- **Goal**
Starting at the line that contains "free_cords, hank = build_cords()" and stopping at the line that contains "for node in", repeat every line exactly, the two end lines included, and nothing else.

- **Material provided**
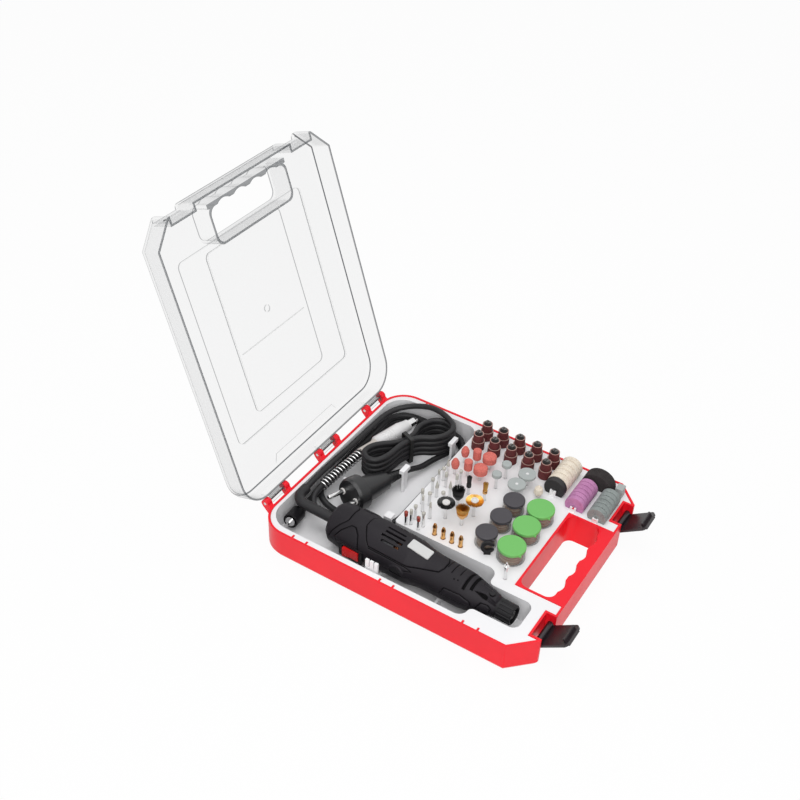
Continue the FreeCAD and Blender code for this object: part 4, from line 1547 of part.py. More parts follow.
def build_spanner():
    half = SPANNER_THICK / 2.0
    plate = rod(Vector(0, 0, -half), Z_AXIS, SPANNER_HEAD, SPANNER_THICK)
    plate = plate.cut(rod(Vector(0, 0, -5.0), Z_AXIS, SPANNER_HEAD - 3.2, 10.0))
    plate = plate.cut(block(0.0, 10.0, -SPANNER_MOUTH, SPANNER_MOUTH, -5.0, 5.0))
    plate = plate.fuse(block(-SPANNER_STEM, SPANNER_STEM, -SPANNER_REACH, -SPANNER_HEAD + 1.6, -half, half))
    plate.rotate(Vector(0, 0, 0), X_AXIS, 90.0)
    plate.rotate(Vector(0, 0, 0), Z_AXIS, SPANNER_TURN)
    plate.translate(Vector(*deck_place(SPANNER_AT), TRAY_TOP + SPANNER_ABOVE))
    return plate.removeSplitter()


def spanner_slot():
    """The slot in the tray that the spanner's stem stands in."""
    half = SPANNER_THICK / 2.0 + FIT_GAP
    slot = block(-SPANNER_STEM - FIT_GAP, SPANNER_STEM + FIT_GAP, -half, half, -SPANNER_REACH, SPANNER_HEAD)
    slot.rotate(Vector(0, 0, 0), Z_AXIS, SPANNER_TURN)
    slot.translate(Vector(*deck_place(SPANNER_AT), TRAY_TOP))
    return slot


def main():
    os.makedirs("parts", exist_ok=True)
    save("base_shell", build_base())
    save("case_pins", *build_case_pins())
    save("lid", build_lid())
    save("latch_left", build_latch(-1.0))
    save("latch_right", build_latch(1.0))
    save("collet_spanner", build_spanner())
    save("tray", build_tray().cut(spanner_slot()))
    drums, sleeves, shanks, stones, brushes, bits, burrs, collets, felt = build_accessories()
    felt_wheels, felt_arbor = wheel_row(FELT_ROW, WHEEL_COUNT, 0.8)
    pink_wheels, pink_arbor = wheel_row(PINK_ROW, WHEEL_COUNT, 0.6)
    green_wheels, green_arbor = wheel_row(GREEN_ROW, WHEEL_COUNT, 0.6)
    cut_discs, disc_arbor = wheel_row(DISC_ROW, CUTOFF_COUNT, 0.0)
    save("drum_mandrels", *drums)
    save("sanding_sleeves", *sleeves)
    x, y = deck_place(DRESSING_STONE)
    dressing_stone = block(x - STONE_LENGTH / 2.0, x + STONE_LENGTH / 2.0, y - STONE_WIDTH / 2.0,
                           y + STONE_WIDTH / 2.0, TRAY_TOP, TRAY_TOP + STONE_HEIGHT)
    save("accessory_shanks", *shanks, felt_arbor, pink_arbor, green_arbor, disc_arbor)
    save("grinding_stones", *stones, dressing_stone)
    save("brush_heads", *brushes)
    save("burr_heads", *burrs, *bits)
    save("collets", *collets)
    save("felt_wheels", *(felt_wheels[1:] + felt))
    save("rubber_wheel", felt_wheels[0])
    save("pink_wheels", *pink_wheels)
    save("green_wheels", *green_wheels)
    save("cutoff_discs", *cut_discs)
    pots, lids, packs = build_pots()
    save("disc_pots", *pots)
    save("pot_lids", *lids)
    save("disc_packs", *packs)
    placement = tool_placement()
    upper, lower = build_housing()
    save("housing_upper", placed(upper, placement))
    save("housing_lower", placed(lower, placement))
    body, rocker = build_switch()
    save("switch_body", placed(body, placement))
    save("switch_rocker", placed(rocker, placement))
    for group in (build_motor(), build_tool_trim()):
        for name, shapes in group.items():
            save(name, *[placed(shape, placement) for shape in shapes])
    save("cord_boot", build_boot())
    free_cords, hank = build_cords()
    save("power_cord", *free_cords)
    save("cord_hank", hank)
    save("cord_tie", build_tie())
    plug_body, pins = build_plug()
    save("plug_body", plug_body)
    save("plug_pins", *pins)
    for name, shapes in build_flex().items():
        save(name, *shapes)


main()
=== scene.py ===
import bpy
import bmesh
import json
import math
import random
import numpy as np
from mathutils import Matrix, Vector


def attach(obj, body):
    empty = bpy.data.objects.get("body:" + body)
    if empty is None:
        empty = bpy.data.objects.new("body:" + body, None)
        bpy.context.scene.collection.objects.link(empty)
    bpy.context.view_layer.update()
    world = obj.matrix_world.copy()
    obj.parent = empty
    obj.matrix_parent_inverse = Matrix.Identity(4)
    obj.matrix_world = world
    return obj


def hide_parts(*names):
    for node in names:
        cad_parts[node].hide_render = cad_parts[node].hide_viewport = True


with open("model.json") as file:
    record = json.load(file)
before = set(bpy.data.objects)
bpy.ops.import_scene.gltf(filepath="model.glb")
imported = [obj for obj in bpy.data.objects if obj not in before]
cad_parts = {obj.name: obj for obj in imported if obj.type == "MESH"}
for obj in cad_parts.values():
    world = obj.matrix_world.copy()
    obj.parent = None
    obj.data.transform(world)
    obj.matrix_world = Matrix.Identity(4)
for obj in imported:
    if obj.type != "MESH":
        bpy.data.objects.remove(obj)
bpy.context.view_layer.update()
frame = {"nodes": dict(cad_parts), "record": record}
nodes = frame["nodes"]

# The tool's own frame: x from its rear end to its nose, z up
TOOL_REAR = Vector((-0.0755, 0.084, 0.0275))
TOOL_YAW = math.radians(-92.65)
TOOL = Matrix.Translation(TOOL_REAR) @ Matrix.Rotation(TOOL_YAW, 4, "Z")


def mm(*values):
    return Vector(values) / 1000.0


# Camera
CAMERA_TARGET = mm(107.8, 130.1, 32.0)
CAMERA_DISTANCE = 1.225
AZIMUTH = math.radians(-59.11)
ELEVATION = math.radians(38.75)
ROLL = math.radians(2.46)
SENSOR_WIDTH = 36.0
FOCAL_PIXELS = 1147.51
PICTURE_PIXELS = 800.0


def make_camera():
    data = bpy.data.cameras.new("camera")
    data.sensor_width = SENSOR_WIDTH
    data.lens = SENSOR_WIDTH * FOCAL_PIXELS / PICTURE_PIXELS
    data.clip_end = 20.0
    camera = bpy.data.objects.new("camera", data)
    bpy.context.scene.collection.objects.link(camera)
    bpy.context.scene.camera = camera
    level = math.cos(ELEVATION)
    back = Vector((math.sin(AZIMUTH) * level, -math.cos(AZIMUTH) * level, math.sin(ELEVATION)))
    camera.location = CAMERA_TARGET + back * CAMERA_DISTANCE
    turn = back.to_track_quat("Z", "Y").to_matrix() @ Matrix.Rotation(ROLL, 3, "Z")
    camera.rotation_euler = turn.to_euler()


make_camera()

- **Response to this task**
    free_cords, hank = build_cords()
    save("power_cord", *free_cords)
    save("cord_hank", hank)
    save("cord_tie", build_tie())
    plug_body, pins = build_plug()
    save("plug_body", plug_body)
    save("plug_pins", *pins)
    for name, shapes in build_flex().items():
        save(name, *shapes)


main()
=== scene.py ===
import bpy
import bmesh
import json
import math
import random
import numpy as np
from mathutils import Matrix, Vector


def attach(obj, body):
    empty = bpy.data.objects.get("body:" + body)
    if empty is None:
        empty = bpy.data.objects.new("body:" + body, None)
        bpy.context.scene.collection.objects.link(empty)
    bpy.context.view_layer.update()
    world = obj.matrix_world.copy()
    obj.parent = empty
    obj.matrix_parent_inverse = Matrix.Identity(4)
    obj.matrix_world = world
    return obj


def hide_parts(*names):
    for node in names:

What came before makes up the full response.